Dataset records:
§

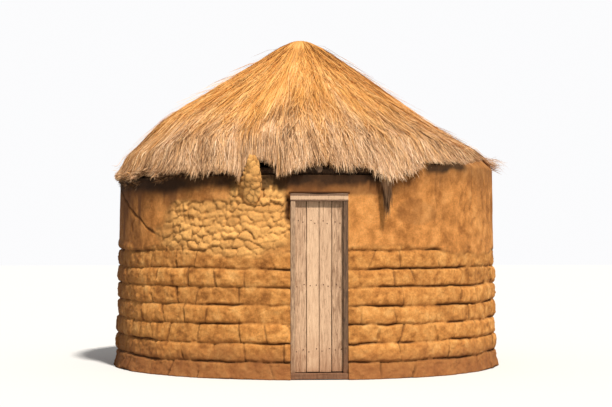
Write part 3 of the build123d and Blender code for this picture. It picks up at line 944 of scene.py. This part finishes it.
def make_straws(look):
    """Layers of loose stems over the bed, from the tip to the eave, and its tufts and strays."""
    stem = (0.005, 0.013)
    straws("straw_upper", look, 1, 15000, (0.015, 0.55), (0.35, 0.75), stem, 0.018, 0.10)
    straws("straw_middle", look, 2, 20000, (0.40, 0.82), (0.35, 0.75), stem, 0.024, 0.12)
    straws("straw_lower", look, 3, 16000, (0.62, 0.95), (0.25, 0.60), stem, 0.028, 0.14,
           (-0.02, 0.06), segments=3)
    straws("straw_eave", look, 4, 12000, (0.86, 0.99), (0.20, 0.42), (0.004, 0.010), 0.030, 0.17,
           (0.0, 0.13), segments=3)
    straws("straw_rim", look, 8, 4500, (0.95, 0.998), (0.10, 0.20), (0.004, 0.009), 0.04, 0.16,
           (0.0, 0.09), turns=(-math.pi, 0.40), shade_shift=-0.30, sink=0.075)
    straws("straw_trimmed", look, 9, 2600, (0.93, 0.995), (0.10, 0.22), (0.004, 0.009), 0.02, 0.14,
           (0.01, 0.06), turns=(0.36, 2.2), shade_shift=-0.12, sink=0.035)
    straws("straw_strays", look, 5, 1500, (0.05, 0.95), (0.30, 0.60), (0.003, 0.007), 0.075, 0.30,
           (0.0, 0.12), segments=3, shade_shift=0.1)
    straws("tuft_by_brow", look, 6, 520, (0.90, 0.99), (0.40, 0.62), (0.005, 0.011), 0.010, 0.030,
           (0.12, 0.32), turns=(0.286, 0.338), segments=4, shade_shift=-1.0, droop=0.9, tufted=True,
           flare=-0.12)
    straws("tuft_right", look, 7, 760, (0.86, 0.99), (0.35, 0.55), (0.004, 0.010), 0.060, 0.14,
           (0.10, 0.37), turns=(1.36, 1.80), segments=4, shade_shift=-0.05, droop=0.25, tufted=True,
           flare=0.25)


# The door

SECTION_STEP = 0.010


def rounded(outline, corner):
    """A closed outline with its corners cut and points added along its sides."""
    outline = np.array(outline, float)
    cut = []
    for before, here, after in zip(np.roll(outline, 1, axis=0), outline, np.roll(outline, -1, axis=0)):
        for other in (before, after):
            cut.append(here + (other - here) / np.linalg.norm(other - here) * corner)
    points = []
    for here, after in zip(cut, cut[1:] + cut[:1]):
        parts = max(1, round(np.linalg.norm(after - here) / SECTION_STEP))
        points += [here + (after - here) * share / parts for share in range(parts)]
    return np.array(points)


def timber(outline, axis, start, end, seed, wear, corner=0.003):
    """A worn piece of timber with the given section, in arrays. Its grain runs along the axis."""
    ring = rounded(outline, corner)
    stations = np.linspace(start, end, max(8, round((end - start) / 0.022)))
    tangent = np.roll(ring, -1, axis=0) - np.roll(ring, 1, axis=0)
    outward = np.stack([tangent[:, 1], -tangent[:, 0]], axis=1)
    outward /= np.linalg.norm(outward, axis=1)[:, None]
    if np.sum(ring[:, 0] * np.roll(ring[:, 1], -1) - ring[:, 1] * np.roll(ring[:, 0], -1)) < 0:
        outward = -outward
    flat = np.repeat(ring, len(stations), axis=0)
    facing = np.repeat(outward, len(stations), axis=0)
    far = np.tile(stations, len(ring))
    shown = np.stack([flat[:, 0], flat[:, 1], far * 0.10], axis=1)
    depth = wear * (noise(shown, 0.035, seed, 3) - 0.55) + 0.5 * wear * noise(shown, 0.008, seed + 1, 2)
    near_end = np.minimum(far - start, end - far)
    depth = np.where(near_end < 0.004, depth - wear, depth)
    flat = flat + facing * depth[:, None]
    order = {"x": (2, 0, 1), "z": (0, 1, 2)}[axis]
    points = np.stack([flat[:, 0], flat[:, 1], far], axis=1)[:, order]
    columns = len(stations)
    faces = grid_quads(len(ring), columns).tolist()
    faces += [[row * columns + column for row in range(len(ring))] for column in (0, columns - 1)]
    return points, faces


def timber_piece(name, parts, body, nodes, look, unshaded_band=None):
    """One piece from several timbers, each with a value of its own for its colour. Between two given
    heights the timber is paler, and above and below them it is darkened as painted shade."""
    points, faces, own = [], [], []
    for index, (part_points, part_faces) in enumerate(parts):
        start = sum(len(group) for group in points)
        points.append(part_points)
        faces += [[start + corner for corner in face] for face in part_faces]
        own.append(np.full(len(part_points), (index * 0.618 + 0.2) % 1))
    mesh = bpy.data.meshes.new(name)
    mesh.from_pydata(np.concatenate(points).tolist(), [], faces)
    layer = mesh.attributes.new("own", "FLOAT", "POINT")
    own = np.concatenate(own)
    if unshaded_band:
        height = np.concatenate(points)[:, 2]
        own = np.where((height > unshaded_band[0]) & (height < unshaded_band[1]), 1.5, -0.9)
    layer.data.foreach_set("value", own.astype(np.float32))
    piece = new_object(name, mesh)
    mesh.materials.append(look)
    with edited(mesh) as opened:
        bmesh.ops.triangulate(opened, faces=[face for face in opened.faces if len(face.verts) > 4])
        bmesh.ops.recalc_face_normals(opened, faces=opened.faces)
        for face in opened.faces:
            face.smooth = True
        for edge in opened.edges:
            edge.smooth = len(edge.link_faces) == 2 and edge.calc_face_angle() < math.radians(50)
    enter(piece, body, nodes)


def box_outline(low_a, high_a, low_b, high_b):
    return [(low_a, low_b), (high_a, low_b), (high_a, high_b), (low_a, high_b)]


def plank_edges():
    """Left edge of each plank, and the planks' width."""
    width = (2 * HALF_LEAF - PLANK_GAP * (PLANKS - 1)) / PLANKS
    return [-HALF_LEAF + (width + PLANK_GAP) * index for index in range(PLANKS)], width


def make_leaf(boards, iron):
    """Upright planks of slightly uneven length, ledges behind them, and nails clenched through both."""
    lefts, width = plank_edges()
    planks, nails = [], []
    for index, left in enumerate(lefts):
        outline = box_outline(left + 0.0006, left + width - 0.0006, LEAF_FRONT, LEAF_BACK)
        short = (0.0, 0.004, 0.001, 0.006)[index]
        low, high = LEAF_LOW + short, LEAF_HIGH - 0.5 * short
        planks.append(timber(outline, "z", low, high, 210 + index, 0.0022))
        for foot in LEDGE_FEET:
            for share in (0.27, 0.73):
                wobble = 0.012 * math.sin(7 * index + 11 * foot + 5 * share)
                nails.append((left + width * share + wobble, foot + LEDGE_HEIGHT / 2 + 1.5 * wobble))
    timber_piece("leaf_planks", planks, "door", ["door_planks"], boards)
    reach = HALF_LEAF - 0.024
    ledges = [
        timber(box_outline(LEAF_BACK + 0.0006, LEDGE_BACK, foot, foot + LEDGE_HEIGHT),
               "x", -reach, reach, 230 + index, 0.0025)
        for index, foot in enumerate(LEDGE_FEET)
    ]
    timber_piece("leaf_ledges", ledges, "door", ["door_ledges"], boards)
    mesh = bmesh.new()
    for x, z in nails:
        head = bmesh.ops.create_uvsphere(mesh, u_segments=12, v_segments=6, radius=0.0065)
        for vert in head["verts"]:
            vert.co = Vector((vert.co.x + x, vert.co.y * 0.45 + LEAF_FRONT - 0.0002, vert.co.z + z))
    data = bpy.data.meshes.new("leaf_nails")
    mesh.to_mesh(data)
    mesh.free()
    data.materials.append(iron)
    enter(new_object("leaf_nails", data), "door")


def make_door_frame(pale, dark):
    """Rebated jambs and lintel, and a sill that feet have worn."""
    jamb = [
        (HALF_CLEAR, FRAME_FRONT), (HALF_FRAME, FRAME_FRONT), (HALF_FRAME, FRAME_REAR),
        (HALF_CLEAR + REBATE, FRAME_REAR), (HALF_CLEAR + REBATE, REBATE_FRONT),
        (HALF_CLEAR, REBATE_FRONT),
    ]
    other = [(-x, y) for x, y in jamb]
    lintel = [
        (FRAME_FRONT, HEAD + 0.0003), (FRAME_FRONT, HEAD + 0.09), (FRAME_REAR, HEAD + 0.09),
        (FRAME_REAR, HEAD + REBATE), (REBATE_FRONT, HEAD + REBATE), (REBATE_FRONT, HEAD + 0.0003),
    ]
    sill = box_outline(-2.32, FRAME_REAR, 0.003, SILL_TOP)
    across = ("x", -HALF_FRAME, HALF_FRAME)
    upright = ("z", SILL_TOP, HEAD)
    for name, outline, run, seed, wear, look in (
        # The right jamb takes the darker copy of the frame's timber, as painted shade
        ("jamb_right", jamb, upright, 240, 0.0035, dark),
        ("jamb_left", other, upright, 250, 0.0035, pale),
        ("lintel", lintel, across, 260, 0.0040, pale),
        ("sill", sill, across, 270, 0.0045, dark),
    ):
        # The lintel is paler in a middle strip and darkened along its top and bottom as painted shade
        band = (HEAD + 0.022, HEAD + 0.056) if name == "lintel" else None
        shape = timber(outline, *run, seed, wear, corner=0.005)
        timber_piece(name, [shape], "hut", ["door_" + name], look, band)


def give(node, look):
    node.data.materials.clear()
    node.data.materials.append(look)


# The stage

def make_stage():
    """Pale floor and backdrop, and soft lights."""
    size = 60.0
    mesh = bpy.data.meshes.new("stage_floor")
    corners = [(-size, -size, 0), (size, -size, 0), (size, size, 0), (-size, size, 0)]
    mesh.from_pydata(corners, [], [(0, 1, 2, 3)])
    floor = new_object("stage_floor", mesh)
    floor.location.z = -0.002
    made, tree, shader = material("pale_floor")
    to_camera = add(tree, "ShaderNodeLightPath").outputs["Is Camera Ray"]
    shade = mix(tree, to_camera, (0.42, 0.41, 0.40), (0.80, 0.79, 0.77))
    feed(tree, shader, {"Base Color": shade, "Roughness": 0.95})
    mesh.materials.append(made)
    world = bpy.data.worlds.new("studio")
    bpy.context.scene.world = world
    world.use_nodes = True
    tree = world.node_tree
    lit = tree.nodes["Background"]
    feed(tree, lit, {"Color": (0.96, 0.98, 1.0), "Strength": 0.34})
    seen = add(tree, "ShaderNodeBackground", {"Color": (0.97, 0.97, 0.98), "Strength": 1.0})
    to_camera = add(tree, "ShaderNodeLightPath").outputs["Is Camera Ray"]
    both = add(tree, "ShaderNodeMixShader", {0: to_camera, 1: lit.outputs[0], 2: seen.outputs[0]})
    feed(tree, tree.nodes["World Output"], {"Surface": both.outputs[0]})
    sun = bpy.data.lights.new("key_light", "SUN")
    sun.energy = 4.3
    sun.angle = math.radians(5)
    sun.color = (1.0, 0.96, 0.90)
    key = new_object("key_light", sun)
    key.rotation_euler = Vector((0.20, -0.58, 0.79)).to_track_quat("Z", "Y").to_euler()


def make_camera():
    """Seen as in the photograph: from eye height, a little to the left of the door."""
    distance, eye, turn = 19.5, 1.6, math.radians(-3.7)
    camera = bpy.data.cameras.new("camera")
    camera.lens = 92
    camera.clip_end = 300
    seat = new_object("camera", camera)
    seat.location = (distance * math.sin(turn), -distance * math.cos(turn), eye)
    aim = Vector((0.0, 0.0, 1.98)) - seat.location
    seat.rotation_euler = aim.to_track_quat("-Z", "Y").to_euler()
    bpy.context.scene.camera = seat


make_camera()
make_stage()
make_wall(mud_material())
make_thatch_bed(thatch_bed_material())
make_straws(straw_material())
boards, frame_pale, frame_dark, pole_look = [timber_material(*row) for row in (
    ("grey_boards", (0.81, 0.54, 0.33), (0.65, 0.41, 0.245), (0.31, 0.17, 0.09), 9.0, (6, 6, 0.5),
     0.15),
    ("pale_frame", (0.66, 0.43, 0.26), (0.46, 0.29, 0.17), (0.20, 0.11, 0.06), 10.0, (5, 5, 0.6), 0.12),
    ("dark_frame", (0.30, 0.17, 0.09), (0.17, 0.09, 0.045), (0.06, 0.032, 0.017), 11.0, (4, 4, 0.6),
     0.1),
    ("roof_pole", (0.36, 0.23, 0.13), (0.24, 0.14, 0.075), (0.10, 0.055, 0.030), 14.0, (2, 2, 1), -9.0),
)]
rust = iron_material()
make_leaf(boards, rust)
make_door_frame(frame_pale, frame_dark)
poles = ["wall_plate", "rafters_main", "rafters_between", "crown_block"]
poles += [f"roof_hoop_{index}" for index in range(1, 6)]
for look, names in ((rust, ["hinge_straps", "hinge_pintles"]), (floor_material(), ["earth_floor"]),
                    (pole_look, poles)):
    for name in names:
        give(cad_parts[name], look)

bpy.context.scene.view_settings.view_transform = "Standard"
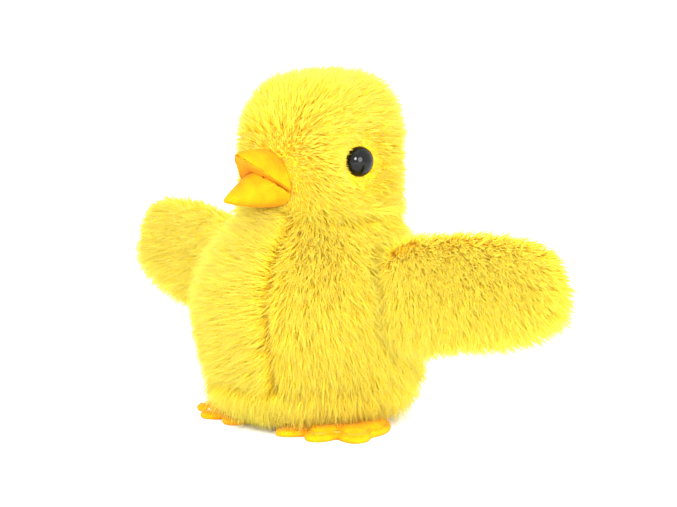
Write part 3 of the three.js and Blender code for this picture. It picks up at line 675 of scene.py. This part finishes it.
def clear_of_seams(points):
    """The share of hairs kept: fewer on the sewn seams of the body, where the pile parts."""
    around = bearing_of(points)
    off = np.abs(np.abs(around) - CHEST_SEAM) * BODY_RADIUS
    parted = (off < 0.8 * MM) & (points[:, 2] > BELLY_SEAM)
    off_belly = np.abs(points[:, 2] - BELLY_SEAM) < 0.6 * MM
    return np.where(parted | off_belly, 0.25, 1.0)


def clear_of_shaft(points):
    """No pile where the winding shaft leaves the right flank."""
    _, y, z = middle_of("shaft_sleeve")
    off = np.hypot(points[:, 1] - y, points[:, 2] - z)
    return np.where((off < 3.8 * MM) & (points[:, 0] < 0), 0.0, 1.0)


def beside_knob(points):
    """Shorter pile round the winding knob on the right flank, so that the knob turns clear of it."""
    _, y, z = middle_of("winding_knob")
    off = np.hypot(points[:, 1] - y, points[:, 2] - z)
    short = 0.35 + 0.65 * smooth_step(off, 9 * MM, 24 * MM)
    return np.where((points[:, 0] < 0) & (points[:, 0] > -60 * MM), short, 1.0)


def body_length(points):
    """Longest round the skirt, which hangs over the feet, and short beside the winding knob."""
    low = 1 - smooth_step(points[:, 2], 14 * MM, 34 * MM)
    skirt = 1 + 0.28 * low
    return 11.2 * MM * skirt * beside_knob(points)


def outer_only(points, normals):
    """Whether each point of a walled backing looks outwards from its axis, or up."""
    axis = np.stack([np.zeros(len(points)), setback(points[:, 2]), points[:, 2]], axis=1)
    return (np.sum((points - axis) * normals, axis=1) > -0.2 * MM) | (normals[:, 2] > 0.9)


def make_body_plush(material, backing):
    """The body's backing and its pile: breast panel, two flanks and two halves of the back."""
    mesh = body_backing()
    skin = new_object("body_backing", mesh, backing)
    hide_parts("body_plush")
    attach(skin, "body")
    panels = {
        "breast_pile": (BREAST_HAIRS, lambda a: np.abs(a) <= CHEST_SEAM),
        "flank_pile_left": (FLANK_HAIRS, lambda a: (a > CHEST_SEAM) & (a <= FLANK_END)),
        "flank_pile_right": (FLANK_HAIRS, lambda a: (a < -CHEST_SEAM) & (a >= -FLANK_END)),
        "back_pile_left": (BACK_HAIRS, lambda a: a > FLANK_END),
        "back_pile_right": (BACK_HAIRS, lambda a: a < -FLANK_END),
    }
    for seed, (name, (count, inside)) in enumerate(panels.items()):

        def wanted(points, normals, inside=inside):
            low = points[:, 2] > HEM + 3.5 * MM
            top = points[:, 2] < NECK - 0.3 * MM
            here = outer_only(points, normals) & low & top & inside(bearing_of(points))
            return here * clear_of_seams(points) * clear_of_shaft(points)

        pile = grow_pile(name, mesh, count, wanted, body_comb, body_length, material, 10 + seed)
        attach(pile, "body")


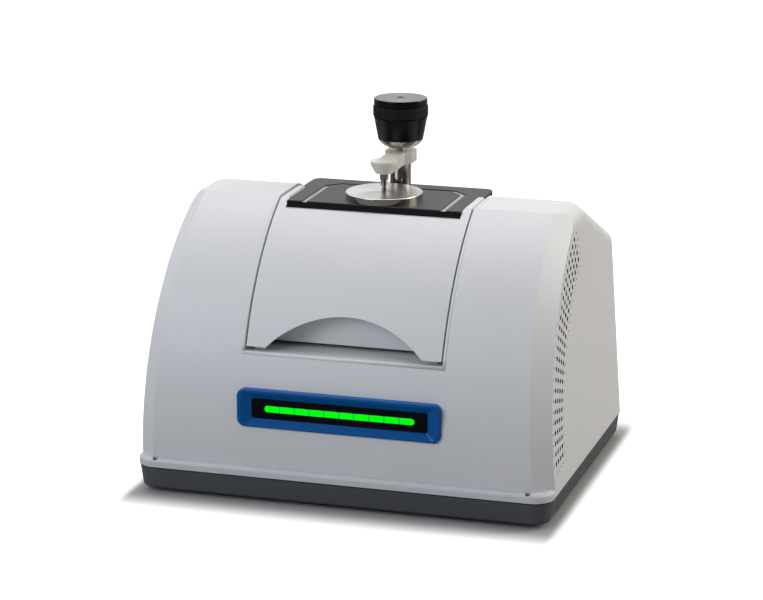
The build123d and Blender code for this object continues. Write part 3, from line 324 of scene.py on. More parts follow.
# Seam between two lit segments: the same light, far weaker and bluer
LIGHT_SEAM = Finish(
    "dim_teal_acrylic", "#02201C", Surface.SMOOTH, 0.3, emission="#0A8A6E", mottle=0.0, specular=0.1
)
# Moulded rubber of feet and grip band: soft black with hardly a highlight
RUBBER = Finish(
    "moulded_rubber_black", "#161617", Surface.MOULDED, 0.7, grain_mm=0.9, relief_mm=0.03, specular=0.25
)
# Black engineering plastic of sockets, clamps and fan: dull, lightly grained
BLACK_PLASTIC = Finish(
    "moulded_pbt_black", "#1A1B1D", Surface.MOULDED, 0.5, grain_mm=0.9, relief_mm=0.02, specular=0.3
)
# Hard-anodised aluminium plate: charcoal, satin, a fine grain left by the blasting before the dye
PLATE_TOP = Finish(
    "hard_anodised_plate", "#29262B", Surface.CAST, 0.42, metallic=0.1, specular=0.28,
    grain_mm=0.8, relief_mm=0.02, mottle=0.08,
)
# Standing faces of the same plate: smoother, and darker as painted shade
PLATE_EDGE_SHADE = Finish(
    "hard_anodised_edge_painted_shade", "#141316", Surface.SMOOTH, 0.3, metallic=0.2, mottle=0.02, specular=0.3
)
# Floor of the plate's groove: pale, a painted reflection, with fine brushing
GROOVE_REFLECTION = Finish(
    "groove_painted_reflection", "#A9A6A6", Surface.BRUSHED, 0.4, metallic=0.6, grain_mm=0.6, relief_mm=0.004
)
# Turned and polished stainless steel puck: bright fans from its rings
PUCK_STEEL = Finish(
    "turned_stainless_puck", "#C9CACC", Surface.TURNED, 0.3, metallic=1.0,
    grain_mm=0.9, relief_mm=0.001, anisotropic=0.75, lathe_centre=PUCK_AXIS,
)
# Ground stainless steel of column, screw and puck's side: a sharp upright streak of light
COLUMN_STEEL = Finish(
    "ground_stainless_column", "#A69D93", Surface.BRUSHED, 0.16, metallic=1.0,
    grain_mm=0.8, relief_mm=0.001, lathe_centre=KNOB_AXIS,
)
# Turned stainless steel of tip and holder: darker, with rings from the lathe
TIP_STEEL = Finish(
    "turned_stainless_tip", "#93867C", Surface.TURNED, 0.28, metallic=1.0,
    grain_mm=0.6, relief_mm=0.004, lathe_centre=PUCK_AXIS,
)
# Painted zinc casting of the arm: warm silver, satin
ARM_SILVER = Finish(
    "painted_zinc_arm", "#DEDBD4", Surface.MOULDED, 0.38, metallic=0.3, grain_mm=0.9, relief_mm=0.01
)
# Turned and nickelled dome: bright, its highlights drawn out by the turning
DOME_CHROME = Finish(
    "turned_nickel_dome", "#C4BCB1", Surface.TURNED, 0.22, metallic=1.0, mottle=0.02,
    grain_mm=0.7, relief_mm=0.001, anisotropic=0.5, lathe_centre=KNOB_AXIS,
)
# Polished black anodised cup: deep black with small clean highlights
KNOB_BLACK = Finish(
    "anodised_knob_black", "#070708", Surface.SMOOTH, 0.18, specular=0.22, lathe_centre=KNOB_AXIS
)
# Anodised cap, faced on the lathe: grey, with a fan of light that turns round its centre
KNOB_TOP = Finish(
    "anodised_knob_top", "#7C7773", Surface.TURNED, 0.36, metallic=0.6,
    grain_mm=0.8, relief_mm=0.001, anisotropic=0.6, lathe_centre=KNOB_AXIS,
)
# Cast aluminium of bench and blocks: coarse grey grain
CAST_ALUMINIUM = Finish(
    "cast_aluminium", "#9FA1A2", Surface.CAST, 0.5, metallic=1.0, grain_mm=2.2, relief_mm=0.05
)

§

● Exercise details: Which lines above contain "code"? Show each of them.

● Solved problem:
Write part 3 of the build123d and Blender code for this picture. It picks up at line 944 of scene.py. This part finishes it.
Write part 3 of the three.js and Blender code for this picture. It picks up at line 675 of scene.py. This part finishes it.
The build123d and Blender code for this object continues. Write part 3, from line 324 of scene.py on. More parts follow.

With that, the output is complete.